Q4: What are the mean and median values of tuition costs for in-state andout-of-state students?

filteredCollege = na.omit(college[, c("TuitionIn", "TuitonOut")])
mean(filteredCollege$TuitionIn)
## [1] 21948.55
mean(filteredCollege$TuitonOut)
## [1] 25336.66
median(filteredCollege$TuitionIn)
## [1] 17662
median(filteredCollege$TuitonOut)
## [1] 23606

The average tuition and median tuition values for in state students are 21,948.55 USD and 17,662.00 USD respectively. While the average tuition and median tuition for out-state students are 25,336.66 USD and 23,606.00 USD respectively. This indicates that out-state students on average pay more in tuition, and have a larger median tuition cost than in-state students.

Q5: Show the distribution of SAT scores (histogram).

filteredCollege = na.omit(college[, c("AvgSAT")])
hist(filteredCollege,
     main = "Distribution of SAT scores",
     xlab = "SAT score",
     ylab = "frequency",
     col = "lightblue",
     border = "black",
     breaks = 50)

Analyzing this histogram, I can conclude that the most frequent SAT scores lie between 1000 and 1200. Another observation I make is that there is that there seems to be more schools with an average SAT score of near 600 than schools with an average SAT score ranging from 600-800.

Q6: What is the variance in lattitude for all colleges in the Southeast region?

south_data = subset(college, Region == "Southeast")
var(south_data$Latitude, na.rm = TRUE)
## [1] 11.85384

The variance between latitude in colleges from the southeast is 11.854 degrees. This means that the average squared differences of each school’s latitude from the mean latitude is 11.854 degrees.

Q7: Is there correlation between average ACT scores and completion rates?

filteredCollege = na.omit(college[, c("MidACT", "CompRate")])
cor(filteredCollege$MidACT, filteredCollege$CompRate)
## [1] 0.8130616

The correlation between schools’ average ACT scores and their completion rates is 0.813, indicating a strong positive relationship. This suggests that schools with a higher average ACT score generally have higher completion rates.

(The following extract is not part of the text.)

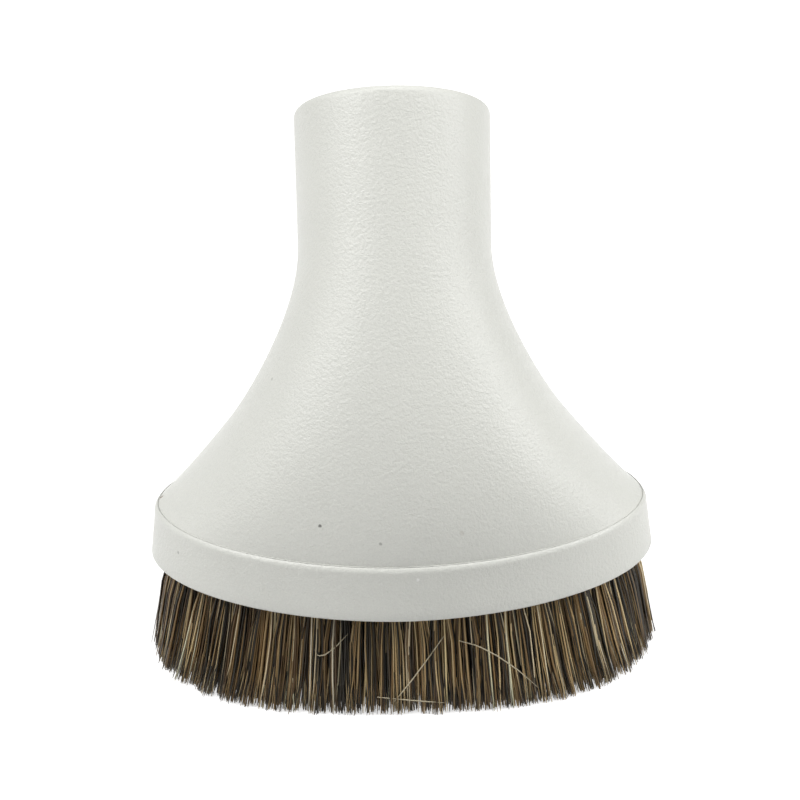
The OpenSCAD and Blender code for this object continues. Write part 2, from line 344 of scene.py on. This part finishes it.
def flarePoint(t, a):
    slope = turn(roundOval(a, flare["endSlope"], flare["faceSlope"], flare["focus"]))
    footPull = roundOval(a, flare["endPull"], flare["facePull"], flare["focus"])
    facePull = flare["backPull"] if math.sin(a) > 0 else flare["frontPull"]
    neckPull = roundOval(a, flare["sidePull"], facePull)
    leave = Vector((
        -math.sin(slope) * math.cos(a), -math.sin(slope) * math.sin(a), math.cos(slope)))
    foot = plan(flareIn, a) + Vector((0, 0, ledgeZ))
    return (foot * (2 * t ** 3 - 3 * t ** 2 + 1) + leave * footPull * (t ** 3 - 2 * t ** 2 + t)
            + neckPoint(a, footRadius, neckLength) * (3 * t ** 2 - 2 * t ** 3)
            + neckAxis * neckPull * (t ** 3 - t ** 2))


def liningPoint(t, a):
    step = turn(flare["turnStep"])
    below, above = max(0, t - flare["slopeStep"]), min(1, t + flare["slopeStep"])
    around = flarePoint(t, a + step) - flarePoint(t, a - step)
    upward = flarePoint(above, a) - flarePoint(below, a)
    return flarePoint(t, a) - around.cross(upward).normalized() * skirt["wall"]


# Points round the shell, and steps along each stretch of its section
shellSteps = {
    "around": 192, "mouthRound": 8, "neck": 8, "flare": 48, "skirt": 5, "lipRound": 4,
    "lining": 30,
}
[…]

Q8: Is there a relationship between faculty salary and tuition cost?

filteredCollege = na.omit(college[, c("FacSalary", "Cost")])
cor(filteredCollege$FacSalary, filteredCollege$Cost)
## [1] 0.424201

The correlation between faculty salary and cost is 0.424, indicating a moderate positive relationship. This suggests that the as the factulty’s salaries increase, cost of schooling increases. ### Q9: What is the difference between the average AdmitRate of private schools and the average AdmitRate of public schools.

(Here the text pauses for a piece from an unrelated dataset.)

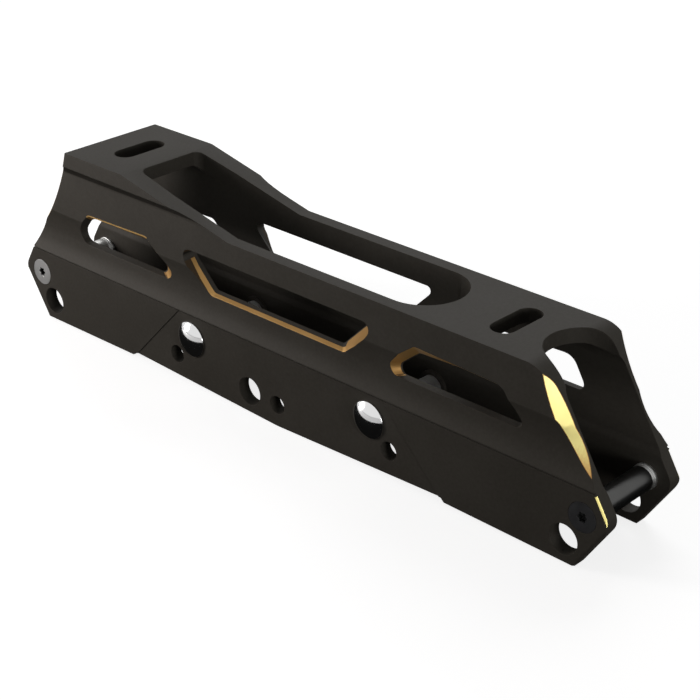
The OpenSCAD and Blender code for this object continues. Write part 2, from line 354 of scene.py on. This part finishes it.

filteredCollege = na.omit(college[, c("AdmitRate", "Control")])
public_subset = subset(filteredCollege, Control == "Public")
private_subset = subset(filteredCollege, Control == "Private")

mean(public_subset$AdmitRate) - mean(private_subset$AdmitRate)
## [1] 0.05084466

The difference between the average admission rates for public colleges and average admission rates for private colleges is 5%. This means that on average you have a 5% higher chance of being accepted to a public school than a private one.

Q10: What is the mean completion rate for schools where the percentage of female students is greater than 75%?

filteredCollege = na.omit(college[, c("Female", "CompRate")])
female_subset = subset(filteredCollege, Female > 75.0)
mean(female_subset$CompRate)
## [1] 44.14372

The mean completion rate for students at schools where the percentage of studets that are female is greater than 75% is 44.1%, which is about 8% lower than the national mean completion rate.